Snajper sprawdza się doskonale jako film wojenny: jest perfekcyjny od strony realizacyjnej. Z każdej sekwencji Clint Eastwood wydobywa mrok, napięcie i niepewność. Co chwila w bohaterów wycelowana jest muszka karabinu snajperskiego. Reżyser nie jeden raz szantażuje nas emocjonalnie, powoli podnosi adrenalinę. Ostatnia akcja w Iraku to mistrzostwo reżyserii, montażu i zdjęć. Eastwood wieńczy swój film w podobnie spektakularny sposób, w jakim udało się to Kathryn Bigelow we Wrogu numer jeden. Snajper to także świetnie rozpisany dramat rodzinny. Kyle przed wyjazdem żeni się z przypadkowo poznaną w barze dziewczyną – Tayą (Sienna Miller). W zdawkowym wstępie filmu ledwo ich poznajemy. W momencie ślubu niewiele znają się też sami. Przez kolejne lata ich związek powoli ewoluuje. Dwójka dzieci ma cementować ich małżeństwo, ale jednak wszystko w okół się rozpada. Kyle żyje na granicy obłędu, wojna psychicznie go wyczerpała, wysączyła z niego siły witalne.
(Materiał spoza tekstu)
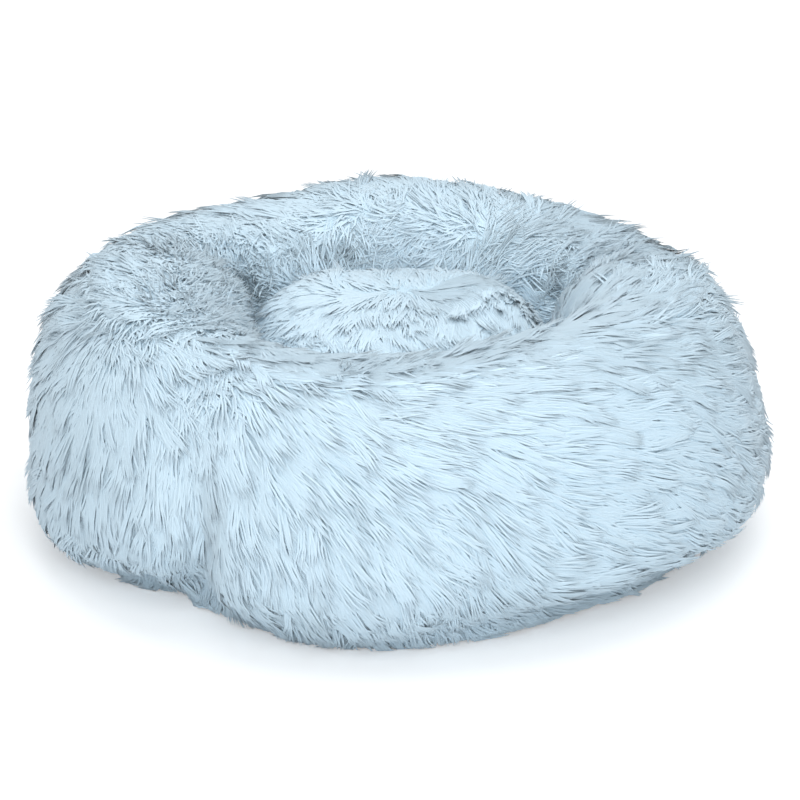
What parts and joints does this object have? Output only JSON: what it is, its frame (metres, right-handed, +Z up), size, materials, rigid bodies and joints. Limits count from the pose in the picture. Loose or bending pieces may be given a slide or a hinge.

Bradley Cooper, po widocznej fizycznej metamorfozie, daje popis aktorskich umiejętności. Jest precyzyjny w gestach, wewnętrznie wycofany, często przerażony. Świadomy zachodzących w nim zmian, nad którymi nie umie zapanować. To wielka rola w ważnym filmie. Clint Eastwood po latach posuchy stworzył dzieło na miarę swojego nazwiska.